DÜNKÜ Hürriyet’te okudunuz, ABD’nin Dahili Vergi Servisi (IRS), vergi kanunlarını değiştirmek suretiyle, şirketlerin yurtdışından ABD’ye getirecekleri mevduatları, yüzde 35’lik vergiden muaf tutma kararı almış.
ABD’nin bu kararıyla birlikte, krize karşı global birlik çabaları "Para anavatanına dönsün" tartışmalarına dönüşmüş durumda.
Bilindiği gibi, ABD’de kongre 2004 yılında da şirketlere 1 kez uygulanmak üzere, yurtdışındaki mevduatlarını ülkeye getirmeleri için, yüzde 5.25 gibi indirimli bir vergi oranı sağlamış ve bu yolla ABD’ye 36.2 milyar dolar taşınmıştı.
TÜRKİYE DE SIKINTILI
Daha önce de yazdığımız gibi "ABD hapşırınca Türkiye nezle oluyor". Bu kez olay çok ciddi. Değil ABD, Avrupa Birliği de hapşırıyor hatta daha ötesi kıvranıyorlar. Dünya borsaları teker teker çöküyor. Dünya genelinde, korku ve endişe hakim.
Bize gelince... Birkaç ay önce, "Cari açık için özel bir önlem paketi hazırlandı mı?" sorusuna, "ABD’de de 784 milyar dolarlık cari açık var. Onlar sorun yaşıyor mu?" yanıtını veren Başbakan’ın, örnek gösterdiği ABD ekonomisinde yaşanan şoku görünce, olayın ciddiyetini fark etmemesi ya da inkar etmesi herhalde mümkün değil.
Döviz aldı başını gidiyor. Bu aşamada dış borç bulmak, imkansız gibi bir olay. 193 milyar dolar civarında dış borcu olan özel kesim, zor durumda. Doğrudan yabancı sermaye yatırımları frene bastı. Sıcak para girişi değil, çıkışı başladı.
TÜRKLERİN YURTDIŞINDAKİ PARALARI
Bu aşamada, Türklerin yurtdışındaki paralarının Türkiye’ye getirtilmesi önem kazanıyor.
Olayın 2 boyutu var. Birincisi, Türk Parasının Kıymetini Koruma Kanunu yani kambiyo mevzuatı yönünden. Hemen belirtelim bu yönde herhangi bir sıkıntı yok. İşlem tamamen yasal.

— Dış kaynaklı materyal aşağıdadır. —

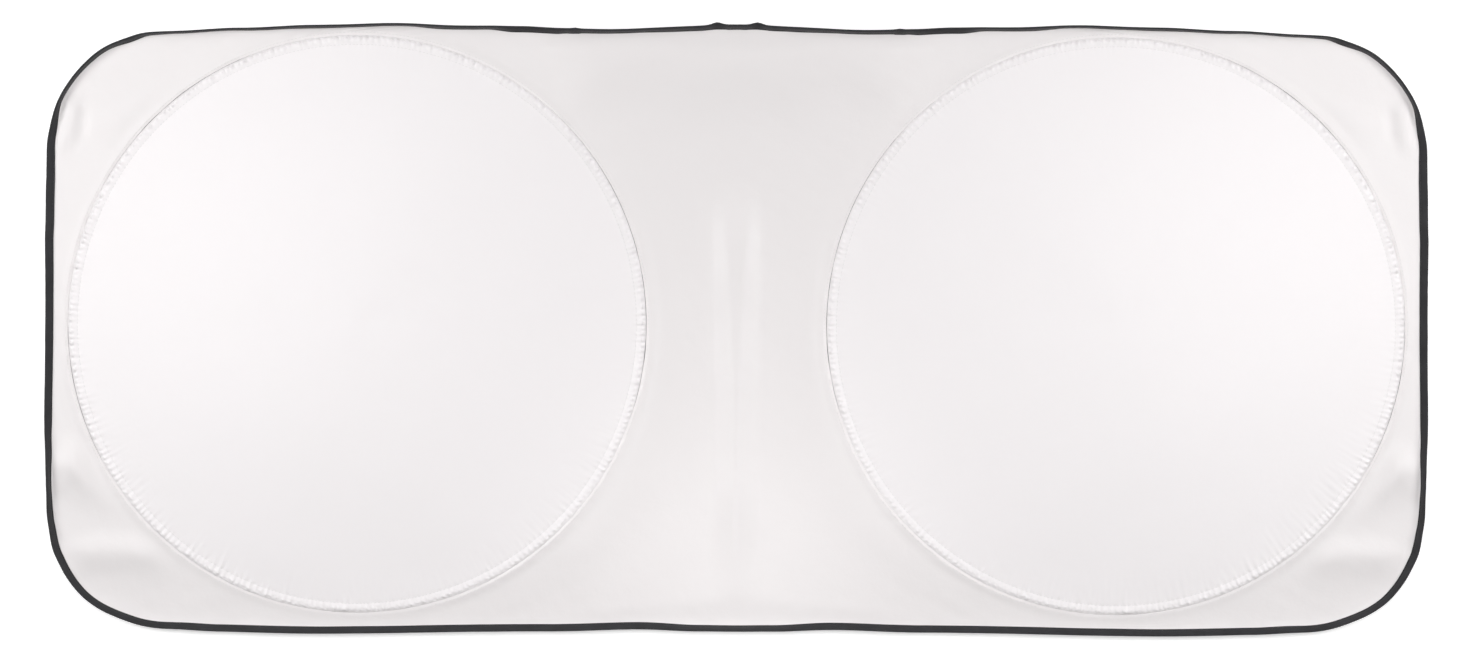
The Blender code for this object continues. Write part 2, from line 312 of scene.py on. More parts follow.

İkinci boyut ise vergi mevzuatı. Bu açıdan bakıldığında "Nereden buldun?" sorusu yasal olarak sorulamadığından, daha doğrusu bu soruyu sorabilmek için gerekli olan yasal düzenleme olmadığından (bu madde 9 Ocak 2003’te AKP hükümeti tarafından kaldırılmıştı) herhangi bir sorun yok. Yani isteyen kişi yurtdışındaki parasını hiçbir soruya muhatap olmaksızın Türkiye’ye getirebilir.
Ancak, bu aşamada önemli bir sorun var. Örneğin, İsviçre bankalarındaki paranın neması yani geliri (faiz, kár payı vs.) Türkiye’de gelir vergisine tabi. Bu çerçevede "Nereden buldun?" sorusu sorulamasa da "Nerede, nasıl değerlendirdin, hani bunun vergisi?" diye sorulabilir. Yurtdışındaki şirket ya da vatandaş, duruma göre geçmiş 5 yılla ilgili sorgulamaya ve cezalı vergiye muhatap olabilir.
NE YAPILABİLİR
Bu aşamada Türklerin yurtdışında paralarının kalmaması ve bu kriz ortamında Türkiye’nin ihtiyacı olan taze paranın yurda getirilmesi için, bir yasa çıkartılıp, bu endişenin giderilmesi gerekiyor. Daha açık bir anlatımla, yurtdışındaki parasını getirenlerin, geriye dönük olarak "Nerede ve nasıl değerlendirdin, hani bunun faiz gelirinin vergisi?" gibi soruya muhatap olmayacağına dair bir düzenleme yapılmalı. Böylece öteden beri hep söylenen ama bir türlü başarılamayan, "kayıt altına alınma" için mükemmel bir fırsat yaratılmış olunur. Yani tavuklar tekrar kümese sokulmuş olunur. Sağlayacağı faydaları ise, sıralamaya dahi gerek yok.
Bakıyoruz, ABD bile, bu konuda bir adım atarak, yurtdışındaki paralarını ülkeye getirenlere % 35’e varan bir vergi muafiyeti sağlayacağını açıkladı. Biz de bu konuda kendi önlemimizi almalı ve hiç hesapta olmayan bu paraları ülkemize getirtmek için gerekli güveni sağlamalıyız.